11. Contemporary Policy Debates
- Decriminalization vs Reputation Preservation – Bills filed each Congress (e.g., House Bills 1799, 3183 [2024]) seek to replace jail terms with fines/community service to align with UN / ASEAN free-speech norms.
- Inflation Adjustment – RA 10951’s million-peso ceiling aims to deter wealthy offenders who treat minor fines as “cost of speaking.”
- Restorative Justice – Some local prosecutors pilot mediation and public apology agreements (DOJ Cir. 20-2022) to unclog dockets.
12. Takeaways for Practitioners & Laypersons
- Act quickly – one-year prescriptive period is fatal if you miss it.
- Choose the proper forum – barangay conciliation (Lupong Tagapamayapa) is mandatory for most slander cases if parties reside in the same city/municipality (RA 7160, §412).

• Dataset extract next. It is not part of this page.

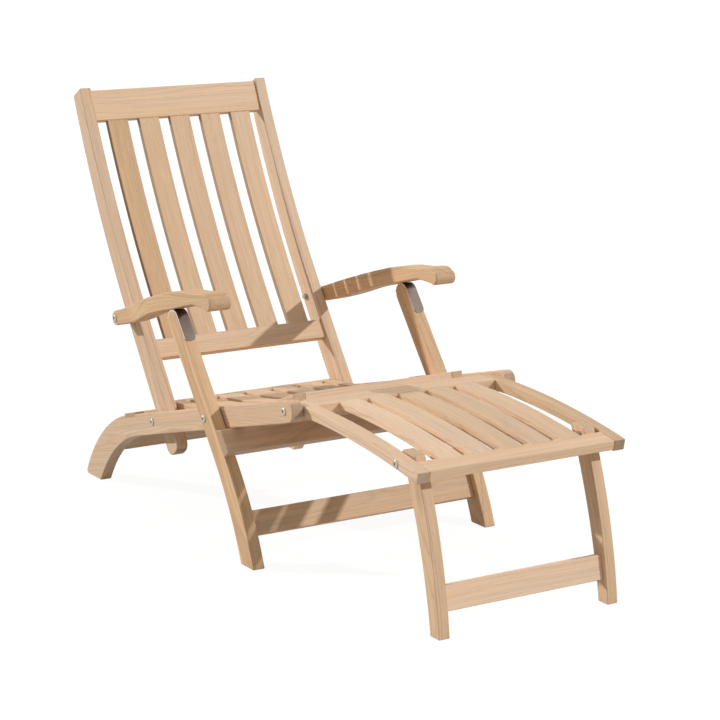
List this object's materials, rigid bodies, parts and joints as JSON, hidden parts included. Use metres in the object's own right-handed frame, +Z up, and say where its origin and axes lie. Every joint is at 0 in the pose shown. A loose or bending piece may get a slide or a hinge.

- Gather witnesses and recordings – malice is presumed, but context affects gravity and damages.
- Invoking defenses early can persuade prosecutors to downgrade to alarm & scandal (Art. 155) or dismiss outright.
- Settlement is common; a sincere public apology plus monetary reparations often ends the dispute without jail time.